### Problem statement
Print verbatim the opening line of the material and every subsequent line through the one containing "return x - (zb".

### Available records
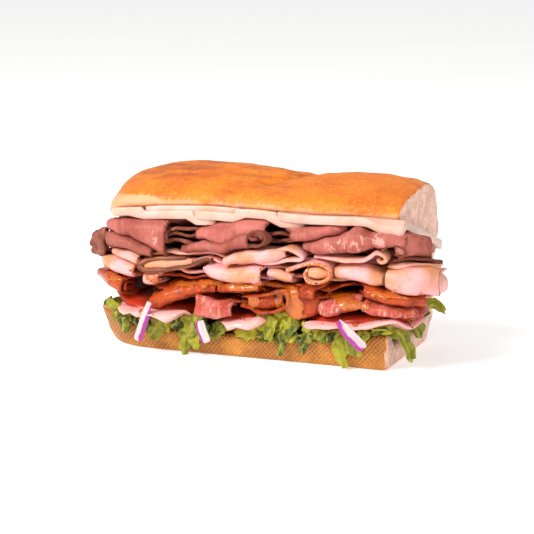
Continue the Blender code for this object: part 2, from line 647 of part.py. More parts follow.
def build_rounds(tomato, mayonnaise):
    for name, cx, cy, radius, low, high in TOMATOES:

        def slice_at(u, v, side, cx=cx, cy=cy, radius=radius, low=low, high=high):
            a, b = on_disc(u, v)
            x = cx + a * radius
            y = cy + b * radius
            return x, y, stack_z(x, y, high if side > 0 else low)

        add_object(name, thick_grid(7, 7, slice_at), tomato)
    for name, cx, cy, half_x, half_y, low, high in DOLLOPS:

        def dollop_at(u, v, side, cx=cx, cy=cy, half_x=half_x, half_y=half_y, low=low, high=high):
            a, b = on_disc(u, v)
            angle = math.atan2(b, a)
            lobe = 1 + 0.05 * math.sin(5 * angle + cx) + 0.04 * math.sin(9 * angle + 1.3)
            x = cx + a * half_x * lobe
            y = cy + b * half_y * lobe
            rim = math.sqrt(max(1 - (a * a + b * b) ** 3, 0.0))
            middle = (low + high) / 2
            drip = DRIP * smooth((DRIP_Y - y) / 2.6)
            return x, y, stack_z(x, y, middle + side * (0.3 + 0.7 * rim) * (high - low) / 2) - drip

        add_object(name, thick_grid(8, 7, dollop_at), mayonnaise)


def build_onions(mat):
    for name, width, points in ONIONS:

        def place(u, v, side, width=width, points=points):
            x, y, z = curve_point(points, u)
            xb, yb, zb = curve_point(points, min(u + 0.02, 1.0))
            xa, ya, za = curve_point(points, max(u - 0.02, 0.0))
            length = math.hypot(xb - xa, zb - za)
            across = (v - 0.5) * width * (0.55 + 0.45 * smooth(u * 2.5))
            return x - (zb - za) / length * across, y + side * ONION_T / 2, z + (xb - xa) / length * across

        add_object(name, thick_grid(6, 1, place), mat)


def heap_top(x, y):
    """Uneven top of the heap of lettuce, just under the bed of the fillings."""
    return bed_z(x, y) - GAP - 0.5 * (1 + math.sin(x * 0.55 + 2 * math.sin(y * 0.3)))


def heap_place(u, v, side):
    """The core of the heap of lettuce: fills the base's hollow up to the bed."""
    a, b = on_disc(u, v)
    square = smooth((u - 0.5) / 0.25)
    a += (2 * u - 1 - a) * square
    b += (2 * v - 1 - b) * square
    x = 4.0 + 70.0 * a
    y = -3.5 + (27.5 if b > 0 else 27.4) * math.copysign(abs(b) ** 0.9, b)
    top = heap_top(x, y)
    hollow = 9.6 + max(abs(y + 1.0) - 17.0, 0.0) * 0.34
    if y < 0:
        hollow = max(hollow, 9.6 + (along(LIP_LINE, x) - 10.6) * smooth((-y - 17.0) / 9.0))
    hollow = max(hollow, 9.6 + 0.7 * (-40.0 - x))
    return x, y, top if side > 0 else min(hollow, top - 0.6)


def leaf_place(leaf, seed):
    x_top, x_tip, z_tip, w_top, w_tip, front, rise = leaf
    wave = random.Random(seed).uniform(0, 6)
    bend = along(LIP_LINE, x_top) + 0.95 + rise
    path = (
        (x_top, -25.0, bend - 1.6),
        (x_top, -31.5, bend - 0.2),
        (x_top, front + 1.4, bend),
        ((x_top * 2 + x_tip) / 3, front, (bend + z_tip) / 2),
        (x_tip, front - 0.4, z_tip),
    )

    def point_at(u, v):
        x, y, z = curve_point(path, u)
        width = w_top + (w_tip - w_top) * smooth(u)
        crumple = 0.7 * math.sin(v * 7 + wave + u * 3) * smooth((u - 0.3) * 2)
        return x + (v - 0.5) * width, y - crumple, z

    return lambda u, v, side: offset(point_at, u, v, side, LEAF_T)


def end_leaf_place(path, width):
    dx = path[2][0] - path[0][0]
    dy = path[2][1] - path[0][1]
    length = math.hypot(dx, dy)

    def point_at(u, v):
        x, y, z = curve_point(path, u)
        crumple = 0.8 * math.sin(v * 6 + u * 4) * smooth((u - 0.3) * 2)
        across = (v - 0.5) * width
        return x + (crumple * dx - across * dy) / length, y + (crumple * dy + across * dx) / length, z

    return lambda u, v, side: offset(point_at, u, v, side, LEAF_T)


def build_lettuce(mat):
    pieces = [add_object("lettuce_core", thick_grid(18, 9, heap_place), mat)]
    for i, leaf in enumerate(LEAVES):
        pieces.append(add_object("leaf_%d" % i, thick_grid(6, 2, leaf_place(leaf, i)), mat))
    for i, (p0, p1, p2, width) in enumerate(END_LEAVES):
        grid = thick_grid(6, 2, end_leaf_place((p0, p1, p2), width))
        pieces.append(add_object("end_leaf_%d" % i, grid, mat))
    fuse("lettuce", pieces, mat)


def clear_scene():
    for obj in list(bpy.data.objects):
        bpy.data.objects.remove(obj)


def main():
    clear_scene()
    bpy.context.scene.unit_settings.system = "METRIC"
    collection = bpy.data.collections.new(COLLECTION)
    bpy.context.scene.collection.children.link(collection)
    mats = {
        "beef": material("beef", (0.52, 0.21, 0.19), 0.42, 0.2),
        "turkey": material("turkey", (0.86, 0.62, 0.55), 0.45, 0.1),
        "spiced": material("spiced_sausage", (0.66, 0.16, 0.04), 0.28, 0.5),
    }
    build_bread(material("crust", (0.78, 0.40, 0.12), 0.5))
    build_cheese(material("cheese", (0.93, 0.89, 0.74), 0.4))
    build_meat(mats)
    tomato = material("tomato", (0.62, 0.06, 0.02), 0.2, 0.5)
    build_rounds(tomato, material("mayonnaise", (0.95, 0.9, 0.84), 0.3))
    build_onions(material("onion", (0.9, 0.82, 0.88), 0.3))
    build_lettuce(material("lettuce", (0.32, 0.48, 0.07), 0.4))


main()
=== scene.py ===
"""Looks of a filled submarine sandwich, laid over its solids.

The roll lies along X with its cut end at +X and its open side towards -Y. Tables and
functions are in millimetres, meshes in metres. The fillings are laid out by stack height,
a scale from FLOOR_H on the bed of lettuce to ROOF_H under the lid of the roll.
"""

import json
import math
import random

import bpy
import numpy as np
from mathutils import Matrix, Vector, kdtree, noise
from mathutils.bvhtree import BVHTree

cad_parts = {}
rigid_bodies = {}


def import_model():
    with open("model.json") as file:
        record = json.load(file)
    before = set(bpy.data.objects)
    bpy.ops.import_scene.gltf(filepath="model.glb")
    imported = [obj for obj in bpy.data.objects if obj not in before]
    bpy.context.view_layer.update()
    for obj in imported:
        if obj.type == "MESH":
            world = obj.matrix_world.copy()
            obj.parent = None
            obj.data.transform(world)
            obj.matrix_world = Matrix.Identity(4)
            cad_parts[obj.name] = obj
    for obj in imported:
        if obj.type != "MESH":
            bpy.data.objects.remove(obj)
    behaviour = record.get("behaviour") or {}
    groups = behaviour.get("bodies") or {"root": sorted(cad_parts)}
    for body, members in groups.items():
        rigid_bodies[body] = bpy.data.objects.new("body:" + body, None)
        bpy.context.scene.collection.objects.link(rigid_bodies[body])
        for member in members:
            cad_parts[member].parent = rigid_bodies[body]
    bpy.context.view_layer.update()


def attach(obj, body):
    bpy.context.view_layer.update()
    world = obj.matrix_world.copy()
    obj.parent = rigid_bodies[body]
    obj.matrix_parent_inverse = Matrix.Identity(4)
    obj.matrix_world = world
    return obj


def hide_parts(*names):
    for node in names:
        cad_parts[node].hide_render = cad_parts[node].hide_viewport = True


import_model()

bl_info = {
    "name": "Submarine sandwich",
    "version": (1, 0, 0),
    "blender": (4, 5, 0),
    "location": "3D View > Sidebar > Sandwich",
    "description": "Builds a filled submarine sandwich piece by piece",
    "category": "Add Mesh",
}

MM = 0.001  # in metres

# Driving dimensions of the roll, millimetres
ROLL_CUT_X = 76.0  # the cut end at z = 0
CUT_LEAN = 0.075  # how far the cut leans outwards for each millimetre of height
ROLL_CENTRE_Y = 1.3
LID_TILT = 0.3365  # fall of the lid's underside for each millimetre towards the hinge
LID_FRONT_Y = -31.0
LID_BACK_Y = 34.0
LID_LEFT_X = -70.4
LID_ROUND_X = -48.0
LID_ROUNDNESS = 2.5  # exponent of the rounded end's outline
LID_MIDDLE_Z = 70.0
CROWN_Y = 8.0  # where CROWN_LINE runs
CROWN_CUT_X = 83.0
CREASE_X = 28.0  # the diagonal crease, where it crosses the crown
CREASE_Y = 2.0  # the middle of its length
CREASE_SLANT = 0.75
CREASE_HALF = 5.0
CREASE_DEPTH = 1.5
CREASE_RISE = 9.0  # it leaves the section's points below this height over the underside alone
BASE_ROUND = 0.23  # share of the length that rounds off at the left end
BASE_ROUNDNESS = 2.4
BASE_MIDDLE_Z = 10.0
HOLLOW_LEFT_X = -60.0
HOLLOW_HALF_Y = 34.0
HOLLOW_LOW_Z = 8.0
HOLLOW_END = 8.0  # length over which its floor rises to the left end's edge
HINGE_LEFT_X = -55.0
HINGE_TAPER = 0.16  # share of the hinge's length over which it thins at the left
HINGE_THIN_Y = 28.4
HINGE_FLARE = 5.0  # how much further left it reaches at the lid and the base
HINGE_WAIST_Z = 33.0
HINGE_HALF_Z = 22.0
HINGE_OUTER = 7  # first outer point of its section
HINGE_TORN = 8.0  # length of its torn left edge

# Driving dimensions of the fillings, millimetres
FLOOR_H = 14.0
ROOF_H = 68.0
ROOF_GAP = 0.65
BACK_FLOOR_Z = 20.0
BED_FRONT_Y = -36.0
BED_DEPTH = 72.0
SHEET_PITCH = 2.3  # one slice of cheese and its gap
CHEESE_T = 1.9
BEEF_T = 1.7
TURKEY_T = 1.9
SPICED_T = 1.5
ONION_T = 1.6
SHRED_T = 0.6
GAP = 0.35
FOLD_REACH = 6.0  # depth over which the ends of a fold come in
FOLD_END = 2.4  # how much shorter a slice is at its back
SLANT_REACH = 26.0  # how far back the right ends of the slices slant
NARROWEST = 5.0
FILL_BACK_Y = 24.6
FRONT_Y = -42.0  # the open side as the camera sees it
HEAP_X = 4.0
HEAP_Y = -3.5
HEAP_HALF_X = 70.0
HEAP_BACK = 27.5
HEAP_FRONT = 27.4
HEAP_LOW_Z = 9.6
HEAP_WALL_Y = 17.0  # where the hollow's floor begins to rise
HEAP_WALL_SLOPE = 0.34
HEAP_LEFT_X = -40.0
HEAP_LEFT_SLOPE = 0.7
HEAP_DIP = 0.5
HEAP_THINNEST = 0.6
SHRED_LEAST_Y = -46.4
SHRED_LEAST_Z = 0.1

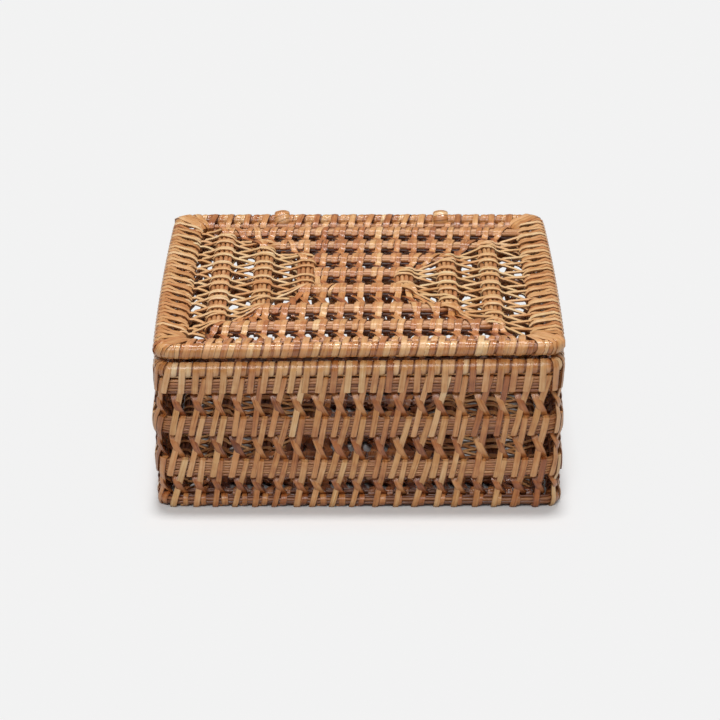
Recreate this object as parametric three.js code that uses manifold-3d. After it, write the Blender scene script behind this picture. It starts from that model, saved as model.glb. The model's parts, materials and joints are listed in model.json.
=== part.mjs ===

### Result of the exercise
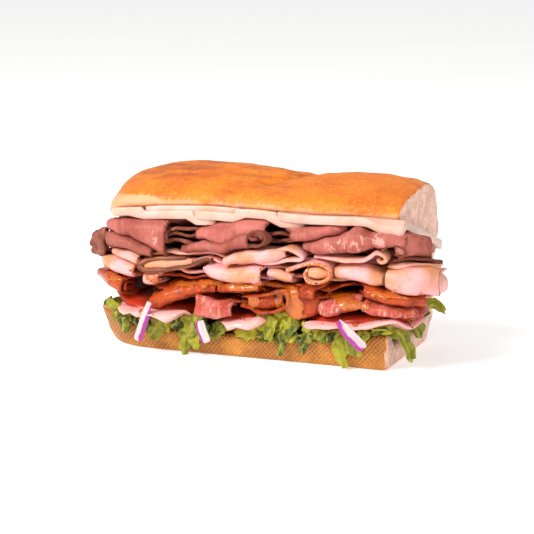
Continue the Blender code for this object: part 2, from line 647 of part.py. More parts follow.
def build_rounds(tomato, mayonnaise):
    for name, cx, cy, radius, low, high in TOMATOES:

        def slice_at(u, v, side, cx=cx, cy=cy, radius=radius, low=low, high=high):
            a, b = on_disc(u, v)
            x = cx + a * radius
            y = cy + b * radius
            return x, y, stack_z(x, y, high if side > 0 else low)

        add_object(name, thick_grid(7, 7, slice_at), tomato)
    for name, cx, cy, half_x, half_y, low, high in DOLLOPS:

        def dollop_at(u, v, side, cx=cx, cy=cy, half_x=half_x, half_y=half_y, low=low, high=high):
            a, b = on_disc(u, v)
            angle = math.atan2(b, a)
            lobe = 1 + 0.05 * math.sin(5 * angle + cx) + 0.04 * math.sin(9 * angle + 1.3)
            x = cx + a * half_x * lobe
            y = cy + b * half_y * lobe
            rim = math.sqrt(max(1 - (a * a + b * b) ** 3, 0.0))
            middle = (low + high) / 2
            drip = DRIP * smooth((DRIP_Y - y) / 2.6)
            return x, y, stack_z(x, y, middle + side * (0.3 + 0.7 * rim) * (high - low) / 2) - drip

        add_object(name, thick_grid(8, 7, dollop_at), mayonnaise)


def build_onions(mat):
    for name, width, points in ONIONS:

        def place(u, v, side, width=width, points=points):
            x, y, z = curve_point(points, u)
            xb, yb, zb = curve_point(points, min(u + 0.02, 1.0))
            xa, ya, za = curve_point(points, max(u - 0.02, 0.0))
            length = math.hypot(xb - xa, zb - za)
            across = (v - 0.5) * width * (0.55 + 0.45 * smooth(u * 2.5))
            return x - (zb - za) / length * across, y + side * ONION_T / 2, z + (xb - xa) / length * across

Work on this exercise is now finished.